开窗函数
开窗函数对一组值进行操作,它不像普通聚合函数那样需要使用GROUP BY子句对数据进行分组,能够在同一行中同时返回基础行的列和聚合列
开窗函数的语法形式为:函数 + over(partition by <分组用列> order by <排序用列>),表示对数据集按照分组用列进行分区,并且并且对每个分区按照函数聚合计算,最终将计算结果按照排序用列排序后返回到该行。括号中的两个关键词partition by 和order by 可以只出现一个
排序开窗函数
① row_number() -- 相同值排名顺延,返回结果1、2、3、4
② rank() -- 相同结果排名相同,后续排名不连续,返回结果为 1、2、2、4
③ dense_rank() -- 相同结果排名相同,后续排名顺延,返回结果为 1、2、2、3
④ ntile(n) -- 分组排名,将数据分为n组并返回对应组号1、2......n
应用场景:
1、获取排名
2、根据排名获取top榜单
3、环比排名变化
1选品库,需要每个品牌销量top3的商品榜单
select yw_goods_id,brand_id,pay_amt_1m,pay_goods_num_1m,
row_number() over (partition by brand_id order by pay_amt_1m Desc) as rk
from dw.goods_item_extends_df
where audit_status in ("1","4")
根据 brand_id 分组,依据pay_amt_1m倒序,取rk<=3
2、选品库,品牌榜销量排行榜
select brand_id ,
max(brand_name),
sum(pay_amt_1m) as gmv,
sum(pay_goods_num_1m) as pay_goods_num,
rank() over (order by sum(pay_amt_1m) Desc ) as rk
from dw.goods_item_extends_df
GROUP BY brand_id
order by 可以是字段也可以是
3、品牌榜销量排行榜,每个品牌取销量 top3 商品
select *from
(select brand_id ,
max(brand_name),
sum(pay_amt_1m) as gmv,
sum(pay_goods_num_1m) as pay_goods_num,
rank() over (order by sum(pay_amt_1m) Desc ) as rk
from dw.goods_item_extends_df
GROUP BY brand_id
order by gmv Desc) t1
left join
(select *from
(select brand_id,yw_goods_id,pay_amt_1m,pay_goods_num_1m,
row_number() over (partition by brand_id order by pay_amt_1m Desc) as od
from dw.goods_item_extends_df
where audit_status in ("1","4")) tt
where tt.od <=3 )t2
on t1.brand_id=t2.brand_id
order by t1.rk
① sum() -- 分组求和
② count() -- 分组求总数
③ min() -- 分组求最小值
④ max() -- 分组求最大值
⑤ avg() --分组求均值
select goods_id, cate1_id, cate1_name,pay_goods_num,
sum(pay_goods_num) over(partition by cate1_id,cate1_name order by pay_goods_num desc) as sum1
,sum(pay_goods_num) over(partition by cate1_id,cate1_name ) as sum2
,sum(pay_goods_num) over(partition by Null ) as sum3
from app.kudu_dhu_replay_live_room_goods_merge_mii
where room_id='419629909341880320';
聚合1:
sum(pay_goods_num) over(partition by cate1_id,cate1_name order by pay_goods_num desc)
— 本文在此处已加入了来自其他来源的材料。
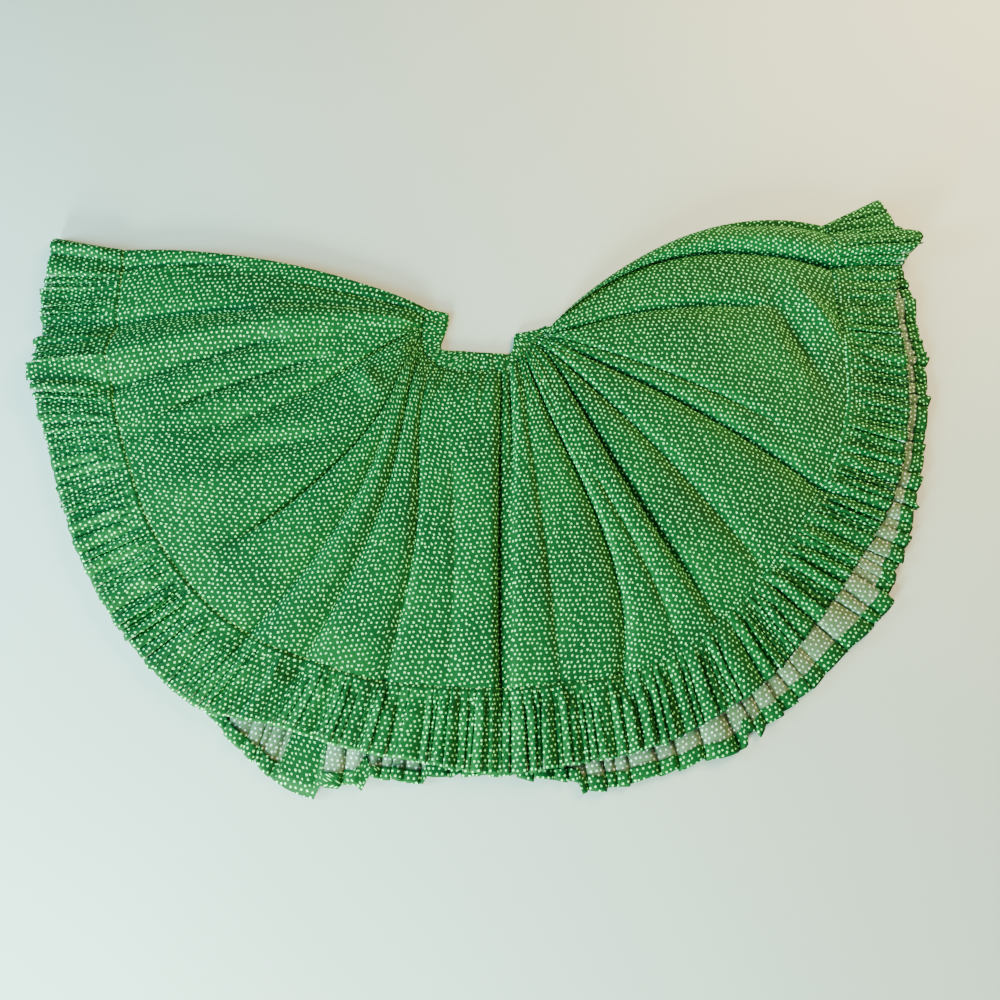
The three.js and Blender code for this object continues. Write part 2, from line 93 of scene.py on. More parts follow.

根据cate1_id,cate1_name分组,将分组中的pay_goods_num依次聚合
聚合2:
sum(pay_goods_num) over(partition by cate1_id,cate1_name )
根据cate1_id,cate1_name分组,将分组中的pay_goods_num整体聚合
聚合1与聚合2两者的差异:
order by 默认统计范围是 rows between unbounded preceding and current row
也就是取当前行数据与当前行之前的数据运算
sum(pay_goods_num) over(partition by cate1_id,cate1_name order by pay_goods_num desc rows between unbounded preceding and unbounded following) as sum
聚合3:
sum(pay_goods_num) over(partition by Null ) as sum3
聚合4:
sum(pay_goods_num) over() as sum3
不分组,将pay_goods_num整体聚合
select goods_id, cate1_id, cate1_name,pay_goods_num
, sum(pay_goods_num) over(partition by cate1_id,cate1_name order by pay_goods_num desc) as sum
, sum(pay_goods_num) over(partition by cate1_id,cate1_name ) as sum2
, sum(pay_goods_num) over(partition by Null ) as sum3
--分组求总数
, count(goods_id) over(partition by cate1_id,cate1_name order by pay_goods_num desc) as count2
, count(goods_id) over(partition by cate1_id,cate1_name ) as count2
, count(goods_id) over(partition by null) as count3
--分组求最小
, min(pay_gmv) over(partition by cate1_id,cate1_name order by pay_gmv desc) as min_pay_gmv1
, min(pay_gmv) over(partition by cate1_id,cate1_name ) as min_pay_gmv2
, min(pay_gmv) over(partition by null ) as min_pay_gmv3
--分组求最大
, max(pay_gmv) over(partition by cate1_id,cate1_name order by pay_gmv desc) as max_pay_gmv1
, max(pay_gmv) over(partition by cate1_id,cate1_name ) as max_pay_gmv2
, max(pay_gmv) over(partition by null) as max_pay_gmv3
--分组求平均
, avg(pay_gmv) over(partition by cate1_id,cate1_name order by pay_gmv desc) as avg1
, avg(pay_gmv) over(partition by cate1_id,cate1_name ) as avg2
, avg(pay_gmv) over(partition by null ) as avg3
from app.kudu_dhu_replay_live_room_goods_merge_mii
where room_id='419629909341880320';
应用场景:
1、数据占比
2、每一条数据较平均值比较
电虎-商品有效GMV占比
lag(字段名,n,0) -- 移位开窗函数,表示返回向上第n行指定字段对应数据。其中n代表向上偏移n行,0代表若偏移行数超出表范围则返回0也可以改成其他值,若不写则默认null
lead(字段名,n,0) -- 移位开窗函数,与lag()相反,表示返回向下第n行指定字段对应数据
电虎直播复盘付款GMV 计算时间范围是:本场次的开播时间到下一场次的开播时间(没有下一场取当前时间):
1.根据 live_begin_time 倒序,获取目标场次的排名rk、开播时间live_begin_time
2.判断目标场次的排名rk,若rk=1,取当前时间,
3.判断目标场次的排名rk,若rk>1,取当前时间,取 live_begin_time 倒序 排名rk=rk-1 的数据live_begin_time(下一场的开播时间)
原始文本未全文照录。